▸ **What you need to do**:
Every record that follows should be printed verbatim.

begin Given data

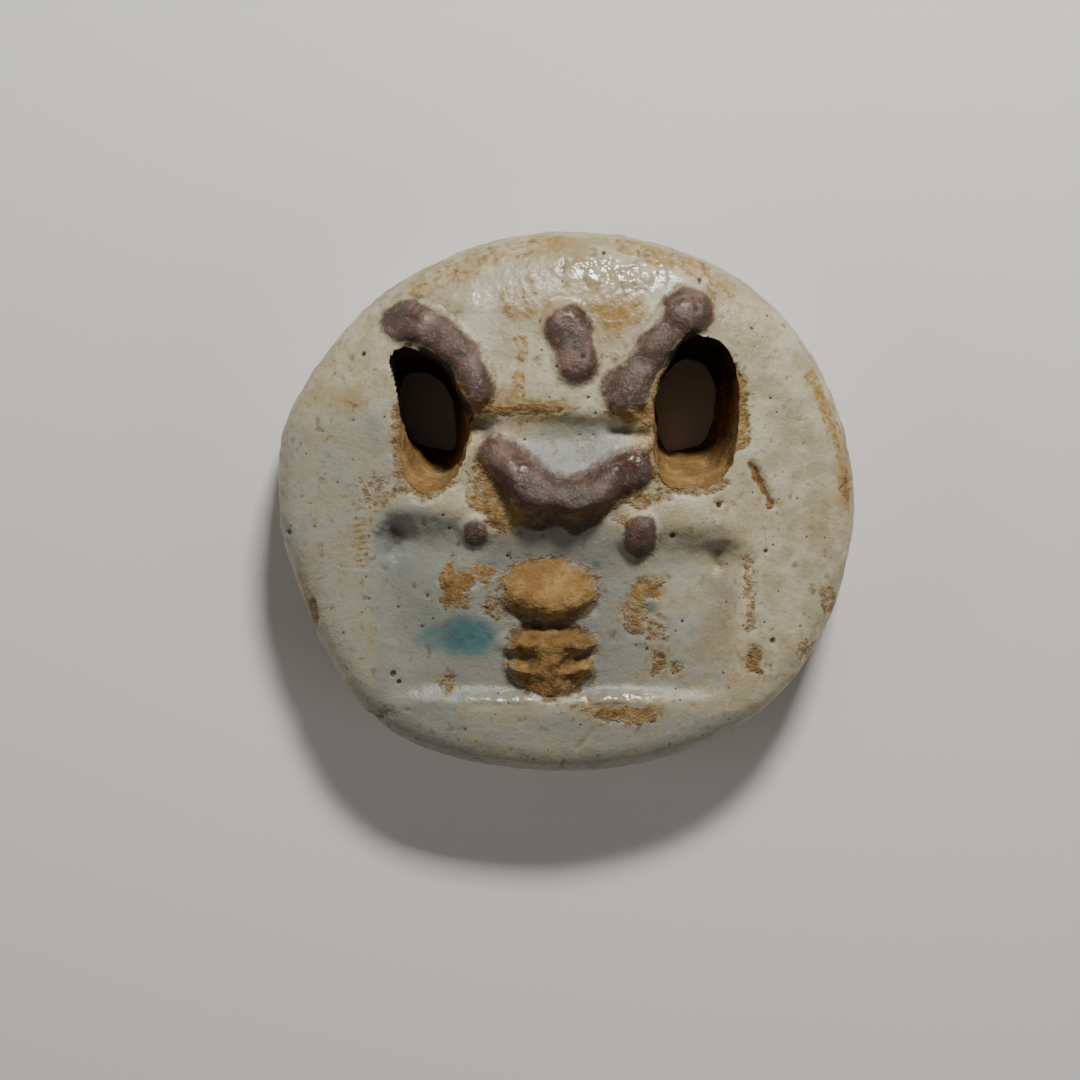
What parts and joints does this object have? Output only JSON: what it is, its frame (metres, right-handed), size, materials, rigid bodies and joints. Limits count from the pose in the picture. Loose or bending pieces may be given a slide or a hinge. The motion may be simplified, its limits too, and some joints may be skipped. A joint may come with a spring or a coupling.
{
  "type": "amulet",
  "caption": "Round moulded faience amulet with a grotesque deity mask: pierced eyes, dark painted brows and nose, lip and tongue in a sunk field, flat back.",
  "frame": {"origin": "middle of the footprint, on the surface that the flat back rests on", "axes": "+Z out of the face, +Y towards the brow and the top of the head, +X to the viewer's right; the amulet lies on its back"},
  "size_m": [0.0426, 0.04, 0.0131],
  "materials": {
    "weathered_glaze": "weathered glaze, worn to a sandy body"
  },
  "bodies": {
    "root": {"bes_amulet": "weathered_glaze"}
  },
  "joints": []
}
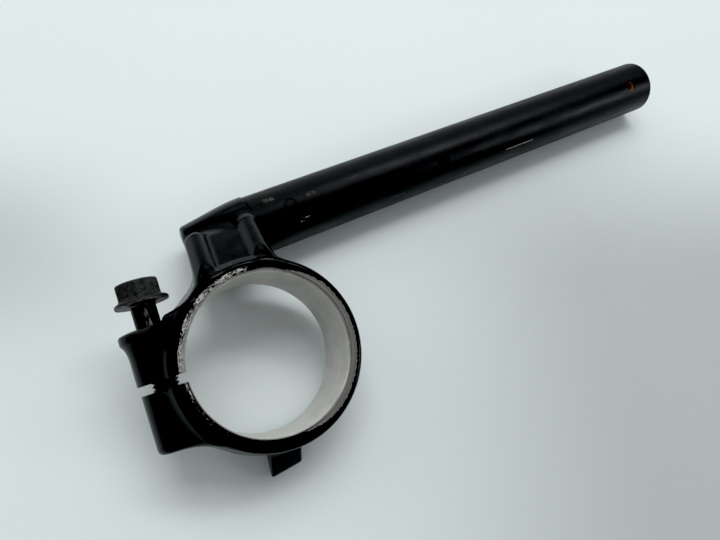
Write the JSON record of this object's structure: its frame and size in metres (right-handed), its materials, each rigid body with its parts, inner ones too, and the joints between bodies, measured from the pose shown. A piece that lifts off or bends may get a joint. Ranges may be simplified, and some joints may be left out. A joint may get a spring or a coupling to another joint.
{
  "type": "clip-on handlebar",
  "caption": "Split fork clamp cast with a ribbed neck and a tapered boss, a straight bar tube on the boss and a backed-off flange bolt across the split.",
  "frame": {"origin": "middle of the fork bore, on its axis, half-way between the rims of the ring", "axes": "+Z along the fork bore, to the face with the ribbed neck; +X out along the bar, seen square to the bore; +Y from the bore to the boss and the bar"},
  "size_m": [0.2525, 0.0931, 0.0451],
  "materials": {
    "clamp_paint": "gloss black paint on cast aluminium, bare metal in the bore",
    "bar_paint": "satin black paint on steel tube",
    "bolt_steel": "dark oxide, worn and dusty"
  },
  "bodies": {
    "root": {"clamp": "clamp_paint", "bar_tube": "bar_paint", "pinch_bolt": "bolt_steel"}
  },
  "joints": []
}
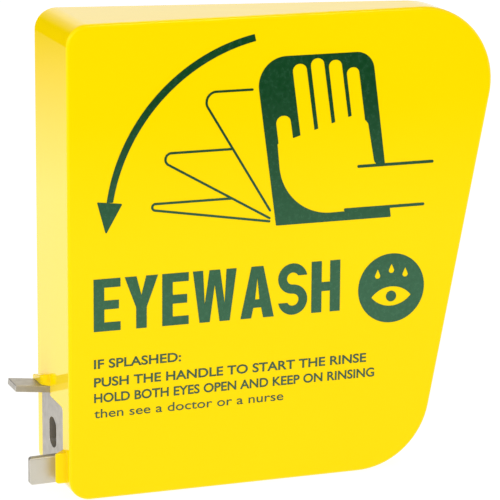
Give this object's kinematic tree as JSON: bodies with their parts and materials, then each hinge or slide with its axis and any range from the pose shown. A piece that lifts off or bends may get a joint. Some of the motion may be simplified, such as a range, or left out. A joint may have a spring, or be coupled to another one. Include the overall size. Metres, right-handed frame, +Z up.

end Given data

▸ **Complete output**:
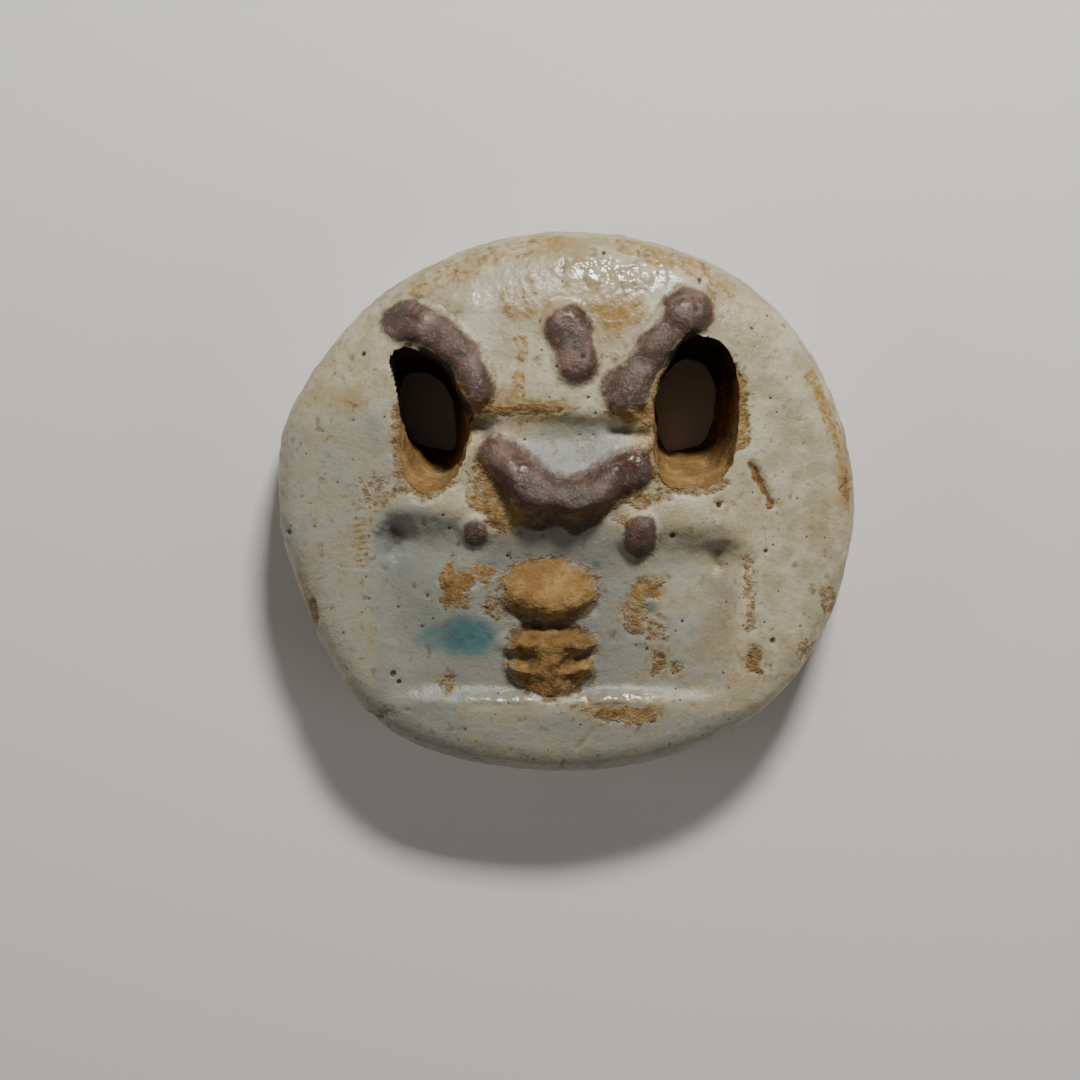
What parts and joints does this object have? Output only JSON: what it is, its frame (metres, right-handed), size, materials, rigid bodies and joints. Limits count from the pose in the picture. Loose or bending pieces may be given a slide or a hinge. The motion may be simplified, its limits too, and some joints may be skipped. A joint may come with a spring or a coupling.
{
  "type": "amulet",
  "caption": "Round moulded faience amulet with a grotesque deity mask: pierced eyes, dark painted brows and nose, lip and tongue in a sunk field, flat back.",
  "frame": {"origin": "middle of the footprint, on the surface that the flat back rests on", "axes": "+Z out of the face, +Y towards the brow and the top of the head, +X to the viewer's right; the amulet lies on its back"},
  "size_m": [0.0426, 0.04, 0.0131],
  "materials": {
    "weathered_glaze": "weathered glaze, worn to a sandy body"
  },
  "bodies": {
    "root": {"bes_amulet": "weathered_glaze"}
  },
  "joints": []
}
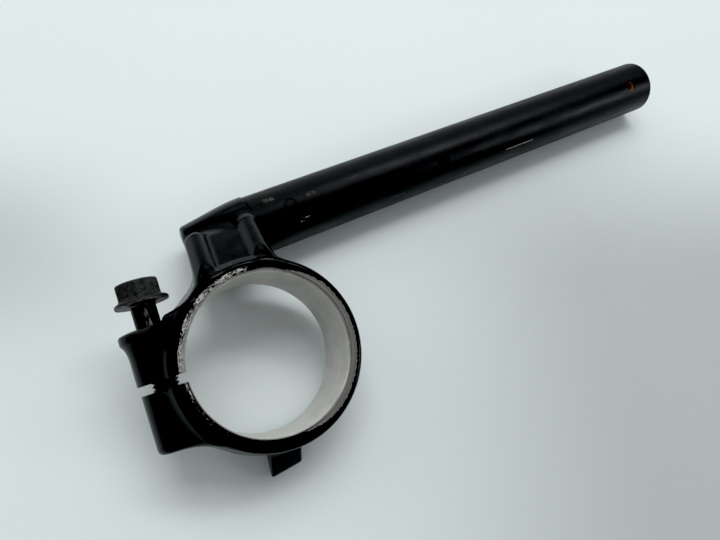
Write the JSON record of this object's structure: its frame and size in metres (right-handed), its materials, each rigid body with its parts, inner ones too, and the joints between bodies, measured from the pose shown. A piece that lifts off or bends may get a joint. Ranges may be simplified, and some joints may be left out. A joint may get a spring or a coupling to another joint.
{
  "type": "clip-on handlebar",
  "caption": "Split fork clamp cast with a ribbed neck and a tapered boss, a straight bar tube on the boss and a backed-off flange bolt across the split.",
  "frame": {"origin": "middle of the fork bore, on its axis, half-way between the rims of the ring", "axes": "+Z along the fork bore, to the face with the ribbed neck; +X out along the bar, seen square to the bore; +Y from the bore to the boss and the bar"},
  "size_m": [0.2525, 0.0931, 0.0451],
  "materials": {
    "clamp_paint": "gloss black paint on cast aluminium, bare metal in the bore",
    "bar_paint": "satin black paint on steel tube",
    "bolt_steel": "dark oxide, worn and dusty"
  },
  "bodies": {
    "root": {"clamp": "clamp_paint", "bar_tube": "bar_paint", "pinch_bolt": "bolt_steel"}
  },
  "joints": []
}
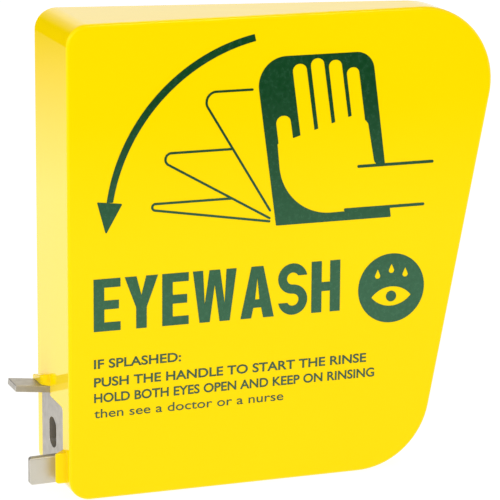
Give this object's kinematic tree as JSON: bodies with their parts and materials, then each hinge or slide with its axis and any range from the pose shown. A piece that lifts off or bends may get a joint. Some of the motion may be simplified, such as a range, or left out. A joint may have a spring, or be coupled to another one. Include the overall size. Metres, right-handed frame, +Z up.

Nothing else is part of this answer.